#### [WHAT NEEDS TO BE DONE]
Only the lines from the line with "The OpenSCAD and" through the line with "on its underside." should be copied, exactly as they appear, with both ends kept.

==========

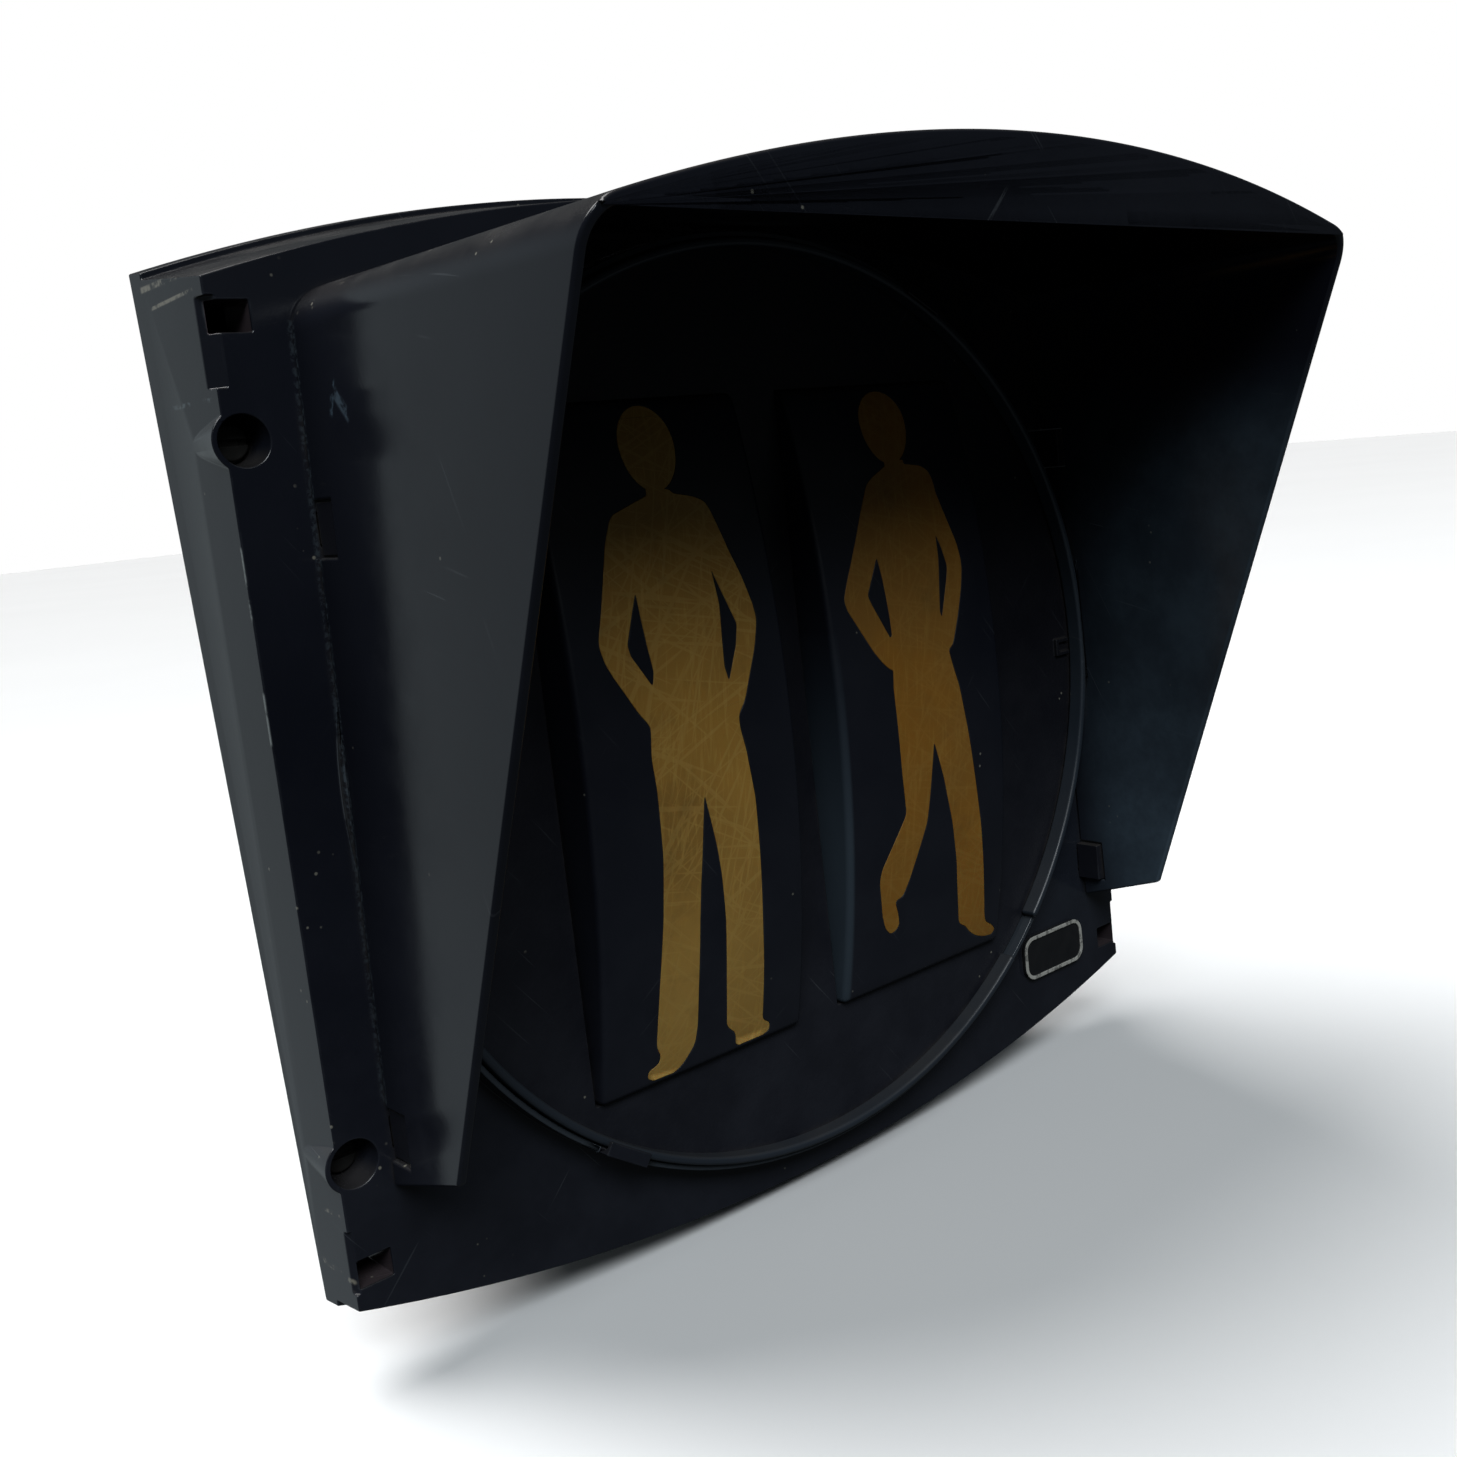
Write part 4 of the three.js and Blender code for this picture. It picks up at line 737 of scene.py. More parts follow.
def with_well(body, z):
    """Adds a screw's boss and the bulge in the side wall, then cuts the well, bore and room for the cam."""
    end = rim_at(z) - 6
    boss = common(
        rod_y(SCREW_X, z, BOSS_R, FACE + 0.5, FACE + end),
        block((-HALF_W + 0.5, 0), (FACE - 1, FACE + 60), (-BIG, BIG)),
    )
    cone = [(0, 0), (BULGE_R[0], 0), (BULGE_R[1], BULGE_D), (0, BULGE_D)]
    bulge = common(
        turned(cone, SCREW_X, z, 64),
        block((-HALF_W - 20, -HALF_W + 0.6), (FACE, FACE + 60), (-BIG, BIG)),
    )
    mouth, floor = WELL_R
    slope = (mouth - floor) / WELL_FLOOR
    well = turned([(0, -1), (mouth + slope, -1), (floor, WELL_FLOOR), (0, WELL_FLOOR)], SCREW_X, z, 64)
    bore = rod_y(SCREW_X, z, SHANK_R + PIN_CLEARANCE, FACE, FACE + 60)
    room = block(
        (SCREW_X - SHANK_R - 0.5, SCREW_X + 4), (FACE + end, FACE + 60), (z - 5, z + CAM_LENGTH + 2.5)
    )
    return cut(join(body, boss, bulge), well, bore, room)


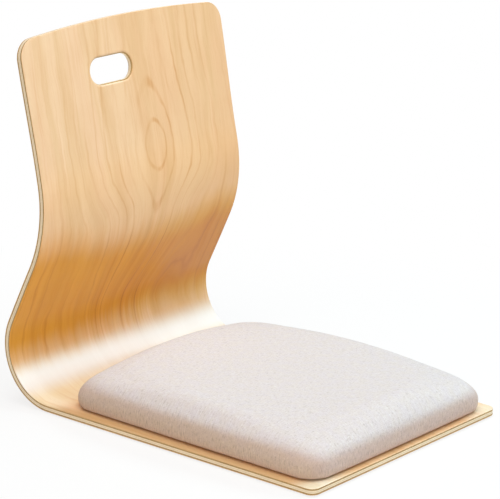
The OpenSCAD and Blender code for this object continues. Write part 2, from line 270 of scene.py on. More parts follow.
def sideLine(y, z):
    # Half width of the sheet: the seat's flare seen from above, and the back's waist seen square on
    seat = np.minimum(sheet["frontWidth"] / 2 + flare * (y + depthOfChair / 2), halfHeel)
    rise = (y - lumbarY) * math.cos(upperAngle) + (z - lumbarZ) * math.sin(upperAngle)
    toWaist = ease((rise + sheet["waistStart"]) / (sheet["waistRise"] + sheet["waistStart"]))
    toTop = ease((rise - sheet["waistRise"]) / (cornerRise - sheet["waistRise"]))
    low = halfHeel + (halfWaist - halfHeel) * toWaist
    high = halfWaist + (halfTop - halfWaist) * toTop
    return np.minimum(seat, np.where(rise < sheet["waistRise"], low, high))


def handFlare(depth):
    # The hand hole's edge is a quarter circle at each face: how much wider the hole is at a depth
    reach = max(0.0, sheet["handRound"] - min(depth, sheet["thickness"] - depth))
    return sheet["handRound"] - math.sqrt(sheet["handRound"] ** 2 - reach ** 2)


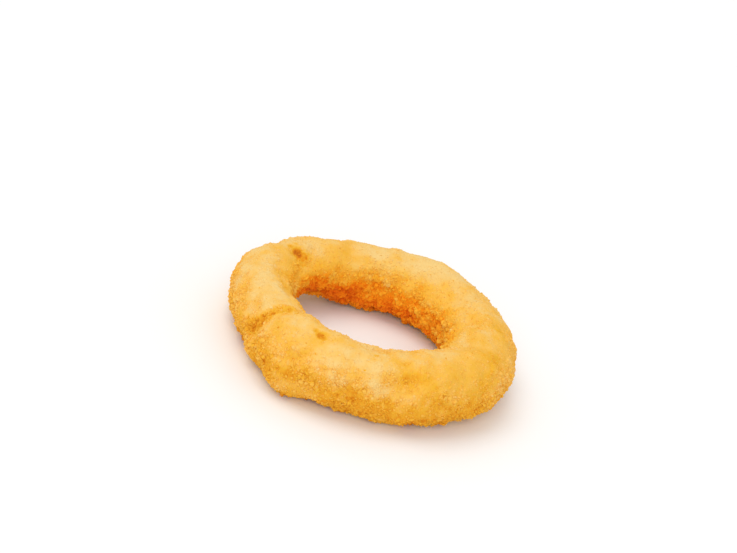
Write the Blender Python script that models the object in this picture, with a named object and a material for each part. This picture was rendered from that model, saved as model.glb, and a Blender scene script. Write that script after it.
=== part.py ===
"""One crumbed and fried onion ring, lying flat on its underside.

A fat, slightly uneven ring of crumbed crust round a loop of onion, with a round hole through it.
Sizes are in metres and +Z is up. The origin is the middle of the ring's footprint, on the surface
that it lies on. Directions round the ring are in degrees, counted from +X towards +Y, and
directions round the crust's section from the outside over the top.
"""
import math

import bpy
from mathutils import Vector, noise

RING_NAME = "onion_ring"

# The even ring: its outside and its hole are near-round ovals, and its section is an oval too.
RING_LENGTH = 0.0745
RING_WIDTH = 0.0715
HOLE_LENGTH = 0.0379
HOLE_WIDTH = 0.0380
RING_HEIGHT = 0.0180
MIDDLE_RADIUS = 0.25 * (RING_LENGTH + HOLE_LENGTH)

# The crust flattened where the ring rests.
REST_DEPTH = 0.0003

# Places where the crust stands out from the even ring or falls short of it:
# direction, spread and height of each swelling.
OUTER_SWELLINGS = (
    (240.0, 14.0, 0.0025),  # blunt corner at the front left
    (210.0, 18.0, -0.0015),  # flat stretch to the left of that corner
    (336.0, 25.0, 0.0005),
    (61.0, 29.0, 0.0004),
    (128.0, 24.0, -0.0006),
    (176.0, 20.0, 0.0004),
)
HOLE_SWELLINGS = (
    (176.0, 28.0, 0.0027),  # the hole runs out to a blunt point on the left
    (298.0, 30.0, -0.0001),
)
TOP_SWELLINGS = (
    (227.0, 23.0, 0.0004),
    (122.0, 36.0, -0.0012),
)
# The ring is a little wavy, so its underside stands clear of the surface at the back left.
UNDERSIDE_RISE = (146.0, 26.0, 0.0027)

# Crust relief: broad lumps of batter, knobs on them, and clumps of crumbs.
LUMP_SPACING = 0.0150
LUMP_HEIGHT = 0.00100
KNOB_SPACING = 0.0062
KNOB_HEIGHT = 0.00080
CLUMP_SPACING = 0.0041
CLUMP_HEIGHT = 0.00095
CLUMP_LEVEL = 0.45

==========

#### [CORRECT OUTPUT]
The OpenSCAD and Blender code for this object continues. Write part 2, from line 270 of scene.py on. More parts follow.
def sideLine(y, z):
    # Half width of the sheet: the seat's flare seen from above, and the back's waist seen square on
    seat = np.minimum(sheet["frontWidth"] / 2 + flare * (y + depthOfChair / 2), halfHeel)
    rise = (y - lumbarY) * math.cos(upperAngle) + (z - lumbarZ) * math.sin(upperAngle)
    toWaist = ease((rise + sheet["waistStart"]) / (sheet["waistRise"] + sheet["waistStart"]))
    toTop = ease((rise - sheet["waistRise"]) / (cornerRise - sheet["waistRise"]))
    low = halfHeel + (halfWaist - halfHeel) * toWaist
    high = halfWaist + (halfTop - halfWaist) * toTop
    return np.minimum(seat, np.where(rise < sheet["waistRise"], low, high))


def handFlare(depth):
    # The hand hole's edge is a quarter circle at each face: how much wider the hole is at a depth
    reach = max(0.0, sheet["handRound"] - min(depth, sheet["thickness"] - depth))
    return sheet["handRound"] - math.sqrt(sheet["handRound"] ** 2 - reach ** 2)


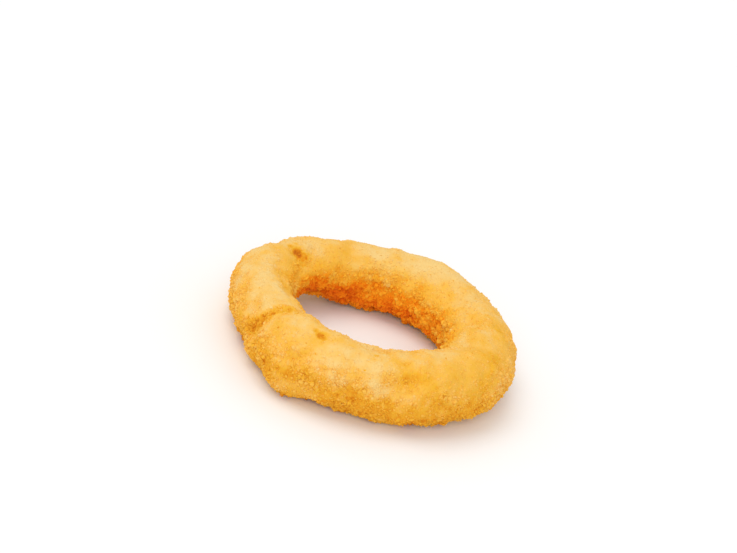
Write the Blender Python script that models the object in this picture, with a named object and a material for each part. This picture was rendered from that model, saved as model.glb, and a Blender scene script. Write that script after it.
=== part.py ===
"""One crumbed and fried onion ring, lying flat on its underside.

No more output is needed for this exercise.